→ SUPPLIED INFORMATION
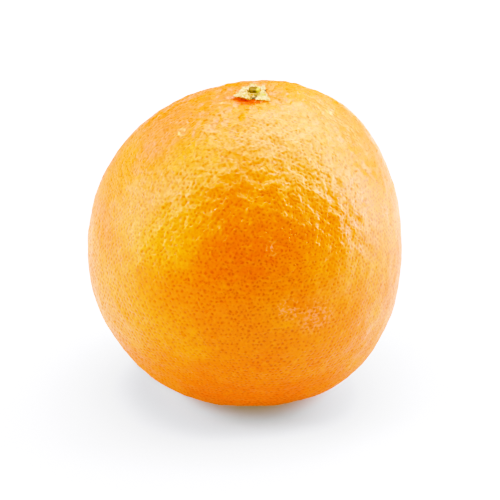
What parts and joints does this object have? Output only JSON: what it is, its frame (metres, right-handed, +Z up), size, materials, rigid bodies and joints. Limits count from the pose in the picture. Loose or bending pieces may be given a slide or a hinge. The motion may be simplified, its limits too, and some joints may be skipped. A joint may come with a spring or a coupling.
{
  "type": "grapefruit",
  "caption": "Whole ripe grapefruit resting on its blossom end, with the dried star-shaped calyx and the broken stalk end on top.",
  "frame": {"origin": "middle of the small flat spot at the blossom end that the fruit rests on", "axes": "+Z up through the stalk end; -Y towards the front of the picture, +X to its right"},
  "size_m": [0.1037, 0.1044, 0.1069],
  "materials": {
    "rind": "waxy citrus rind, deep orange with yellow and blushed patches, finely pitted by oil glands",
    "calyx": "dry papery sepals, pale cream to yellow-green, matt",
    "stalk": "dry broken stalk, olive brown, matt"
  },
  "bodies": {
    "root": {"fruit": "rind", "calyx": "calyx", "stalk_stub": "stalk"}
  },
  "joints": []
}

→ INSTRUCTIONS FOR THE TASK
Reproduce the whole listing word for word.

→ ANSWER TO THIS EXERCISE
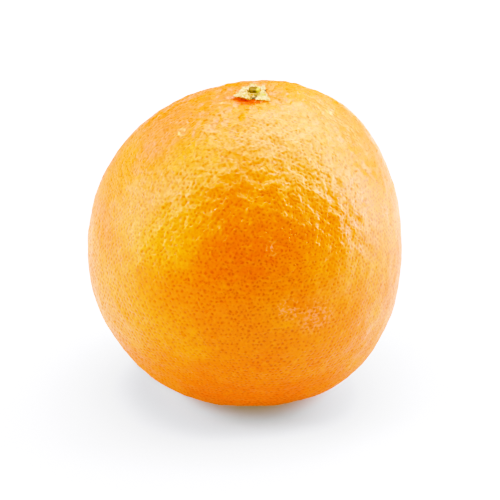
What parts and joints does this object have? Output only JSON: what it is, its frame (metres, right-handed, +Z up), size, materials, rigid bodies and joints. Limits count from the pose in the picture. Loose or bending pieces may be given a slide or a hinge. The motion may be simplified, its limits too, and some joints may be skipped. A joint may come with a spring or a coupling.
{
  "type": "grapefruit",
  "caption": "Whole ripe grapefruit resting on its blossom end, with the dried star-shaped calyx and the broken stalk end on top.",
  "frame": {"origin": "middle of the small flat spot at the blossom end that the fruit rests on", "axes": "+Z up through the stalk end; -Y towards the front of the picture, +X to its right"},
  "size_m": [0.1037, 0.1044, 0.1069],
  "materials": {
    "rind": "waxy citrus rind, deep orange with yellow and blushed patches, finely pitted by oil glands",
    "calyx": "dry papery sepals, pale cream to yellow-green, matt",
    "stalk": "dry broken stalk, olive brown, matt"
  },
  "bodies": {
    "root": {"fruit": "rind", "calyx": "calyx", "stalk_stub": "stalk"}
  },
  "joints": []
}